Agents are allowed to borrow money only if they can put up enough collateral to guarantee delivery. Assets in our model play a dual role: they are investment opportunities, but they can also be used as collateral to gain access to cash. The collateral capacity of an asset is the level of promises that can be made using the asset as collateral. This is an endogenous variable that depends on expectations about the distribution of future asset prices. Together with the interest rate, the collateral capacity determines an asset’s borrowing capacity, which is the amount of money that can be borrowed using the asset as collateral. The loan to value (LTV) of an asset is the ratio of the asset’s borrowing capacity to its price. The haircut or margin of an asset is the shortfall of its LTV from 100 percent—in other words, the fraction of the price that must be paid in cash. The maximal leverage of an asset is the inverse if its margin. The leverage in the system, like the other ratios just mentioned, is determined by supply and demand; it is not fixed exogenously…

The underlying dynamic of the anxious economy—fluctuating uncertainty and disagreement— simultaneously creates the leverage cycle and the liquidity wedge cycle; that is why they run in parallel. Since leverage affects the liquidity wedge, the leverage cycle amplifies the liquidity wedge cycle. So what does collateral, and the possibility of leverage, add to the liquidity wedge cycle already discussed? It generates a bigger price crash, not due to asset undervaluation during anxious times, but due to asset overvaluation during normal times. This may lead the press to talk about asset price bubbles.

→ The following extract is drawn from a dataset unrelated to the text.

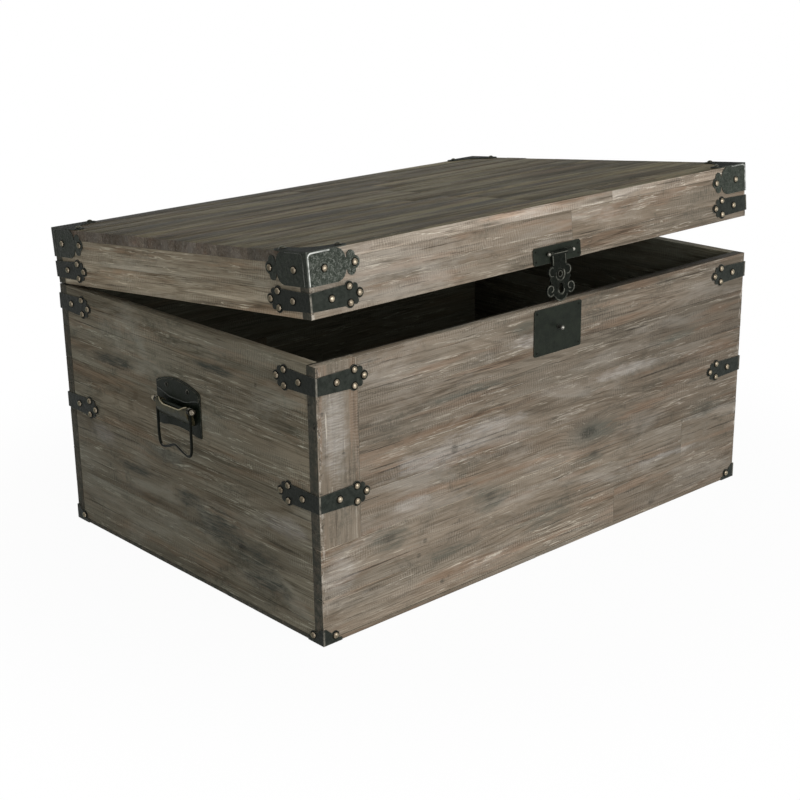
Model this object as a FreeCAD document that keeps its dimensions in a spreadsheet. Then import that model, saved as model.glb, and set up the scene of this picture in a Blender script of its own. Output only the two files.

While the dynamic described by Fostel and Geanakoplos was intended to describe smaller emerging market economies, their description appears to sound an awful lot like the American and European economies in the current environment of rising concerns about sovereign debt.


Higher volatility ahead
One of the conclusions of the paper is that during and in the aftermath the downleg of the crisis, volatility is high because of a heightened liquidity wedge:

We define the liquidity wedge as the spread between the interest rate optimists would be willing to pay and the rate pessimists would be willing to take. As we shall see, the liquidity wedge is a useful way of understanding asset prices. When the liquidity wedge increases, the optimists discount the future by a bigger number, and all asset prices for which they are the marginal buyers fall. The liquidity wedge increases because the disagreement between optimists and pessimists about high yield grows, increasing the desire of optimists to get their hands on more money to take advantage of the high yield buying opportunity. The portfolio and consumption effects create a liquidity wedge cycle: as the real economy moves back and forth between the normal and the anxious stage, the liquidity wedge ebbs and flows.

The observation about higher volatility is consistent with my comments about rising volatility and the implications for investment policy. The chart below from Macquarie Research illustrates the environment of rising macroeconomic volatility.


Wayne Whaley of Witter & Lester has observed the same effect.


Jonathan Tepper of Variant Perception has commented on the same thing.


Examine investment policy assumptions
In the current environment of heightened macroeconomic volatility, which imply higher investment risk and uncertainty, investors need to re-think their approaches to investing and asset allocation. Buy-and-hold allocations may be suboptimal under such circumstances.

1 comment:

Andy Dong said...

Great article. But the next question is what to do in such an environment.

I am also curious as to in the 1970s how do growth assets and fixed interest performed in lieu of high market volatility.